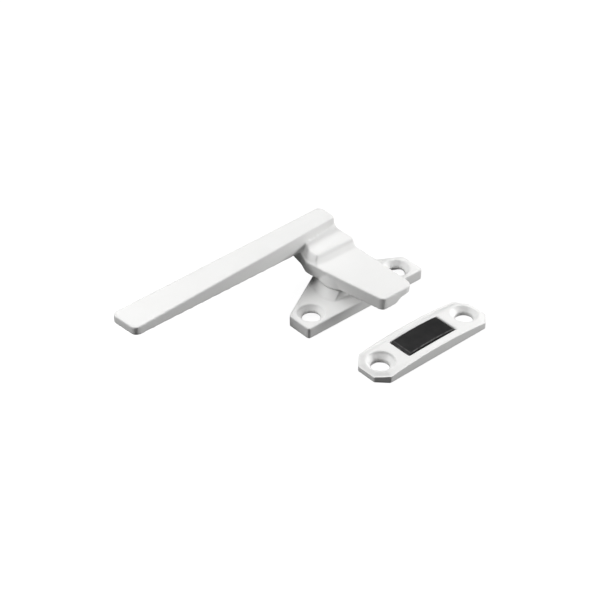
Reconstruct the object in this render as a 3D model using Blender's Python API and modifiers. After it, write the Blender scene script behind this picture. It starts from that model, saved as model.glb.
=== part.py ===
"""Cam-handle lock for a casement or awning window, with its separate strike plate.

The base plate screws to the window frame. The handle is one casting: a long arm, a stepped hub and a flat cam
nose. It turns on a rivet through the base, and its nose slides over the pad of the strike plate on the sash and
pulls the sash shut. The handle is shown closed, and the strike lies in front of the nose, as the pair is sold.

Origin: on the mounting face, midway between the base's two screw holes. +X runs along the hole line, +Y points
from the hole line to the pivot, and +Z points out of the window, so the mounting faces are at Z = 0.
"""

import math

import bmesh
import bpy
from mathutils import Matrix, Vector

MM = 0.001

# Gaps and tolerances, in millimetres
FIT_GAP = 0.3
WELD = 0.005
SAME = 0.02
OVERSHOOT = 1.0  # how far a cutter passes through the face it opens

# Base plate
BASE_HALF_LENGTH = 25.6
BASE_FRONT_Y = -6.3
BASE_END_WIDTH = 9.8
BASE_THICK = 4.15
BASE_APEX_RADIUS = 11.6
BASE_CORNER_RADIUS = 1.0
BASE_SHOULDER_RADIUS = 1.5
BASE_TOP_BEVEL = 0.5
PIVOT_Y = 4.8
HOLE_SPACING = 38.1

# Pedestal in the middle of the base plate, which carries the hub
PEDESTAL_TOP_Z = 7.1
PEDESTAL_FOOT_Z = 3.6
PEDESTAL_TOP_FRONT_Y = -0.4
PEDESTAL_FOOT_FRONT_Y = -0.8
PEDESTAL_TOP_RADIUS = 8.6
PEDESTAL_FOOT_RADIUS = 11.4
PEDESTAL_BEVEL = 0.35

# Pockets in the underside, which leave an even wall around each screw hole
POCKET_CEILING_Z = 1.4
POCKET_WALL = 2.0
POCKET_INNER_X = 8.0
POCKET_CORNER_RADIUS = 1.0

# Countersunk screw holes, for No. 10 screws
SCREW_HOLE_RADIUS = 3.05
SINK_RADIUS = 4.55
SINK_WALL = 0.35
SINK_DEPTH = 1.9

# Pivot stack, from the bottom of the base up to the blind bore in the hub
PIVOT_BORE_RADIUS = 3.0
PIVOT_SHANK_RADIUS = 2.7
RIVET_HEAD_RADIUS = 3.9
RIVET_HEAD_BOTTOM_Z = 0.3
RIVET_HEAD_THICK = 0.8
RIVET_HEAD_EDGE = 0.45
RIVET_HEAD_CHAMFER = 0.8
RIVET_TIP_CHAMFER = 0.4
UNDER_RECESS_RADIUS = 4.4
UNDER_RECESS_DEPTH = 3.2
WASHER_RADIUS = 4.1
FLAT_WASHER_THICK = 0.6
WAVE_WASHER_RADIUS = 3.9
WAVE_WASHER_THICK = 0.3
WAVE_HEIGHT = 0.15
WAVE_COUNT = 3
BEARING_RADIUS = 4.4
BEARING_THICK = 0.8
BEARING_BORE_RADIUS = 3.1
BEARING_RECESS_DEPTH = 1.2
HUB_BORE_TOP_Z = 10.9

# Handle: levels, then outlines
HUB_BOTTOM_Z = 7.4
HUB_BOSS_RADIUS = 9.2
HUB_BOSS_EDGE = 0.3
HUB_BOSS_TOP_Z = 11.5
HUB_BOSS_TOP_RADIUS = 8.0
HUB_BOSS_SIDE_TOP_Z = 8.0
NOSE_BOTTOM_Z = 7.8
NOSE_TOP_Z = 12.4
STEP_TOP_Z = 15.2
ARM_TOP_Z = 19.2
ARM_TIP_BOTTOM_Z = 16.1
ARM_HUB_BOTTOM_Z = 11.3
CAST_BEVEL = 0.6
NOSE_TIP_Y = -18.4
HUB_RIGHT_X = 9.6
HUB_REAR_Y = 27.0
STEP_RIGHT_X = 9.45
STEP_REAR_Y = 24.0
ARM_END_X = 9.3
NOSE_OUTLINE = [  # x, y, corner radius
    (-4.5, NOSE_TIP_Y, 1.9),
    (8.9, NOSE_TIP_Y, 2.8),
    (9.3, 0.0, 30.0),
    (HUB_RIGHT_X, 12.0, 30.0),
    (HUB_RIGHT_X, HUB_REAR_Y, 1.5),
    (-5.6, HUB_REAR_Y, 2.0),
    (-7.4, 18.5, 6.0),
    (-9.3, 14.0, 3.0),
    (-7.4, -0.2, 30.0),
]
STEP_OUTLINE = [
    (STEP_RIGHT_X, 5.0, 0.0),
    (STEP_RIGHT_X, STEP_REAR_Y, 0.0),
    (-3.0, STEP_REAR_Y, 0.0),
    (-4.6, 19.6, 2.0),
    (-6.9, 14.5, 5.0),
    (-6.4, 5.0, 0.0),
]
ARM_TIP_X = -79.3
ARM_OUTLINE = [
    (ARM_TIP_X + 0.95, 14.0, 1.9),
    (ARM_END_X, 20.2, 1.2),
    (ARM_END_X, 28.3, 2.0),
    (ARM_TIP_X, 25.5, 1.9),
]
STEP_FOOT_Y = 5.5
STEP_FRONT_Y = 10.9
STEP_FRONT_FILLET = 2.4
STEP_EDGE = 0.4
STEP_ROOT = 0.5  # how deep the steps are rooted in the nose
STEP_DRAFT = 0.62  # sideways run of the steps' left wall for each millimetre down
STEP_SINK = 0.05  # the fillet starts this far below the nose's top, so that the two surfaces cross
ARM_FACE_Y = 20.6
ARM_FACE_FILLET = 2.2
STAIRS_REAR_Y = 28.0
STAIRS_LEFT_X = -20.0
STAIRS_RIGHT_X = 15.0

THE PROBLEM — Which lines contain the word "that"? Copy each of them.

EXPECTED ANSWER —
Reconstruct the object in this render as a 3D model using Blender's Python API and modifiers. After it, write the Blender scene script behind this picture. It starts from that model, saved as model.glb.
STEP_SINK = 0.05  # the fillet starts this far below the nose's top, so that the two surfaces cross